Multiproxy analyses on marine sediment core PS118_63-1 from the Powell Basin provide new insights into the glacial–interglacial environmental variability in proximity to the Antarctic continental margin. With the use of the novel sea ice and open-water biomarkers and diatom assemblage data, alongside primary productivity proxies, we are able to reconstruct sea ice conditions in the Powell Basin for the past ca. 145 kyr. Our findings reveal year-round ice cover with minimal productivity during glacial periods, while dynamic sea ice conditions with varied productivity are recorded in the Powell Basin during climate transitions and interglacial periods, such as the Holocene and MIS 5. Peak reduction in sea ice and near-open-ocean conditions are noted for MIS 5e. In contrast, no significant glacial–interglacial temperature variation was registered in the basin, which is attributed to the cold-water regime of the Weddell Sea. Comparison between the current and last interglacial, and their respective climate transitions (TI and TII), suggests a relationship between deglacial amplitude and warming intensity during the corresponding interglacial: in general, an abrupt and intense (gradual and slow) deglaciation leads to a warmer (cooler) interglacial, with higher (lesser) ice sheet retreat (Bova et al., 2021).
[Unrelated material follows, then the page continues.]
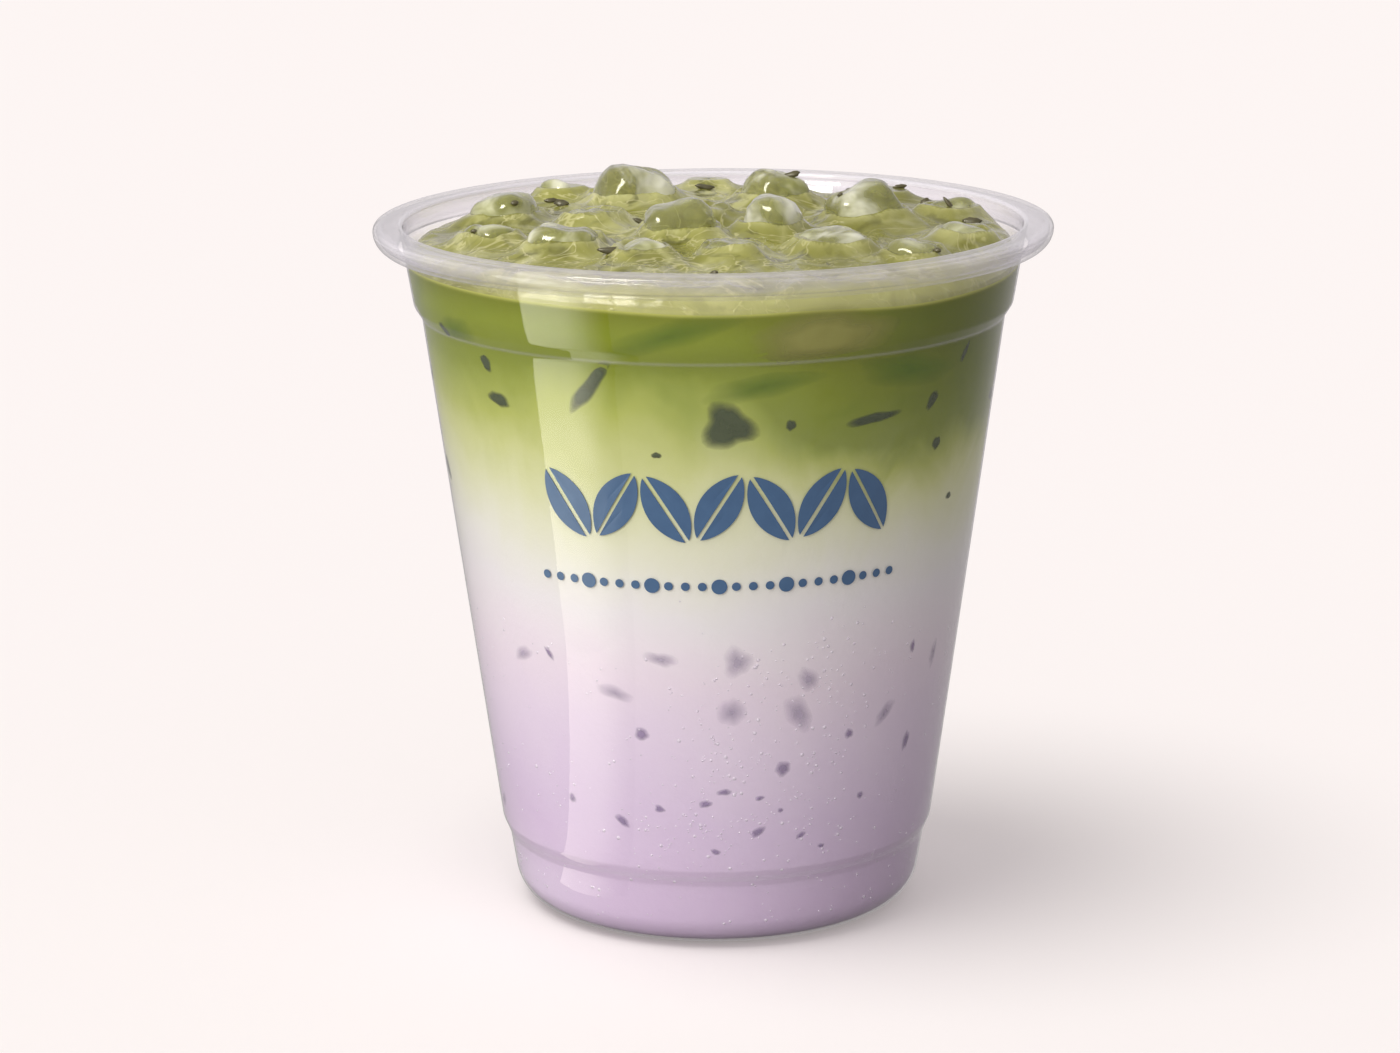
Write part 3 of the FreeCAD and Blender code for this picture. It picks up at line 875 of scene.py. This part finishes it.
# Purple crumbs low in the milk.
CRUMBS = [
    (-17.9, 33.3, 2.2, 2.4, 0, 2, 0.05), (53.0, 28.4, 1.6, 3.6, -14, 2, 0.1),
    (32.8, 32.0, 1.6, 1.8, 0, 2, 0.05), (15.8, 28.0, 2.2, 3.0, -28, 2, 0.1),
    (1.6, 24.8, 2.2, 1.2, 5, 2, 0.1), (-3.0, 23.0, 2.0, 1.4, 10, 2, 0.08),
    (-14.4, 22.0, 1.7, 1.3, -20, 3, 0.1), (-24.4, 19.6, 2.6, 1.7, -38, 2, 0.1),
    (10.3, 23.7, 1.5, 0.9, 10, 2, 0.05), (10.0, 18.5, 2.4, 1.6, 32, 2, 0.1),
    (21.3, 17.4, 1.7, 1.0, 30, 2, 0.08), (15.6, 21.6, 0.9, 0.9, 0, 2, 0.05),
    (-0.6, 15.6, 1.5, 1.1, -20, 2, 0.08), (27.2, 15.3, 1.2, 0.8, 0, 2, 0.05),
    (-38.8, 21.8, 1.2, 1.8, 20, 2, 0.08), (-41.0, 43.6, 1.0, 2.8, 40, 2, 0.08),
    (51.0, 43.0, 1.2, 2.4, 0, 2, 0.05), (38.0, 22.0, 1.2, 1.4, 0, 2, 0.1),
]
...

Our data presented in this study reinforce earlier paleo sea ice reconstructions in the South Atlantic sector of the SO and provide new insights into the ice-proximal sea ice response during varying climate conditions. Evaluation of both proxy and model data highlights similarities between sea ice reconstruction and simulation. However, notable discrepancies remain, such as the differing proxy-model data observed for the Holocene compared to the LIG and subsurface temperature profile for the LIG. It is therefore pivotal to explore different Antarctic ice sheet configurations in future studies and to expand on the paleoclimate data for the region. These will help to close the gap in our understanding of ocean–ice–atmosphere interactions and dynamics and ultimately enhance climate model predictions closer to the Antarctic continental margins.